A missed 3-pointer by long-time Knicks villain Reggie Miller was put home by Brad Miller, giving Indiana a 94-93 edge with a minute to go. On the next possession, Shandon Anderson missed a short bank shot, and the Pacers appeared in control.
But Tinsley's lazy hook pass was stolen by Charlie Ward, whose driving layup was off the mark. Anderson missed two follow attempts before Ward hustled back into the play from out of bounds and tipped it in to give the Knicks the lead for good with 20 seconds left.
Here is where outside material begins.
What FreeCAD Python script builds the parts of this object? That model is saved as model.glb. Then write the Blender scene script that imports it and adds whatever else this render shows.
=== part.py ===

"I think we got away from running our offense," Tinsley said. "Everyone was doing their own thing."
Reggie Miller missed another 3-pointer, and Artest and Jermaine O'Neal missed follow shots before Sprewell rebounded and was fouled with 5.6 seconds remaining. His two free throws gave New York a three-point cushion.
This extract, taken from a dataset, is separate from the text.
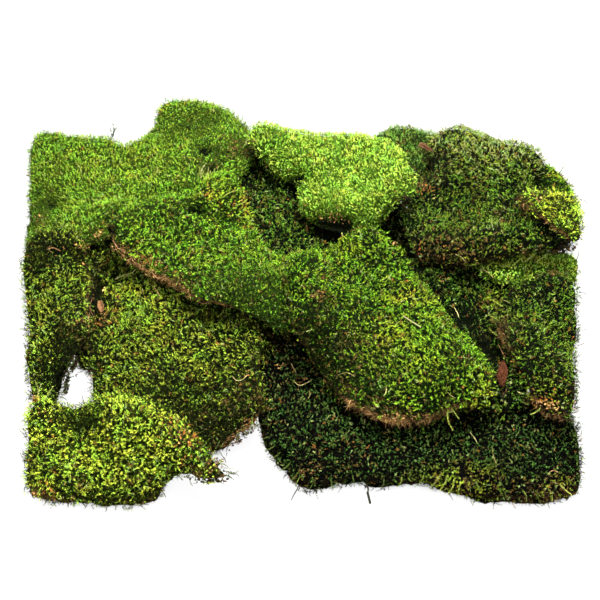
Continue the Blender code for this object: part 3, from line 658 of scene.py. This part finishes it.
def smoothed(node, levels, name):
    """The CAD solid as a finer mesh with rounded edges."""
    bm = bmesh.new()
    bm.from_mesh(frame["nodes"][node].data)
    bmesh.ops.remove_doubles(bm, verts=bm.verts, dist=1e-6)
    coarse = placed(node + "_coarse", plain_mesh(bm, node + "_coarse"))
    fine = coarse.modifiers.new("fine", "SUBSURF")
    fine.levels = fine.render_levels = levels
    shape = bpy.data.meshes.new_from_object(coarse.evaluated_get(bpy.context.evaluated_depsgraph_get()))
    bpy.data.objects.remove(coarse)
    shape.name = name
    return shape


def undercut(place, normal, heap):
    """How far a point of a margin moves in under the mat: only low down, and only where nothing stands before it."""
    across = Vector((normal.x, normal.y, 0.0))
    low = clamped((UNDERCUT_TOP * MM - place.z) / (6.0 * MM))
    if across.length < 0.25 or low == 0.0:
        return Vector((0.0, 0.0, 0.0))
    across.normalize()
    if heap.ray_cast(place + across * 1.5 * MM, across, FREE_REACH * MM)[0] is not None:
        return Vector((0.0, 0.0, 0.0))
    return across * UNDERCUT * low * clamped((0.5 - normal.z) / 0.8) * MM


def felt_body(node, heap):
    """The mat under its shoots: the solid made fine, drawn in by the height of the shoots, and tufted."""
    shape = smoothed(node, 2, "felt_" + node[4:])
    normals = [vertex.normal.copy() for vertex in shape.vertices]
    for vertex, normal in zip(shape.vertices, normals):
        upper = clamped((normal.z + 0.6) / 0.5)
        top = clamped(normal.z / 0.8)
        inset = SIDE_INSET + (TOP_INSET - SIDE_INSET) * top * top
        under = undercut(vertex.co, normal, heap)
        bite = RIM_BITE * (1.0 - top) * max(0.0, patchy(vertex.co, BITE_SIZE) - 0.35) * (2.0 if under.length else 1.0)
        vertex.co += normal * upper * (relief(vertex.co) * (0.4 + 0.6 * top) - inset - bite) * MM
        vertex.co -= under
        vertex.co.z = max(vertex.co.z, 0.0)
    shape.update()
    return placed(shape.name, shape)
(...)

On the ensuing inbounds play, the Pacers could not find Reggie Miller, the NBA's all-time leader in 3-pointers. Brad Miller took the inbounds pass and was fouled before he could get off a shot. He made both free throws, and Kurt Thomas split a pair at the other end to set up the finish.
"It sure does feel good to come from behind like that and beat a quality team," Sprewell said. "It wasn't easy."
Othella Harrington had 11 points and nine rebounds for the Knicks, who shot just 40 percent (36-of-89) and were outrebounded, 47-44. They won despite a poor game from leading scorer Allan Houston, who had just 10 points on 3-of-13 shooting.
O'Neal had 24 points and 12 rebounds and Brad Miller added 20 and 12 for the Pacers, who shot 46 percent (35-of-76). Reggie Miller scored 11 points on 4-of-11 shooting.
In the first half, Indiana overpowered New York with its size advantage. O'Neal scored 16 points and Miller added 12 as the Pacers shot nearly 60 percent and built a 58-41 halftime bulge.
Indiana still held a 77-60 advantage on a jumper by Ron Mercer with 2:17 left in the third quarter. But the Pacers got away from what was working for them, and the Knicks got back in the game.
"We got out of character in terms of who we are as a team and what we're trying to do," Thomas said.
Two 3-pointers by Eisley helped cut the deficit to 79-68 entering the final period. He sank another to open the fourth quarter before Sprewell began to work over Artest.
"You get a big lead and you think that a team is going to lay down for you," O'Neal said. "Those guys played with a lot of pride and they got rolling. The crowd got into the game and they made it tough for us. They ended up taking it from us at the end of the game."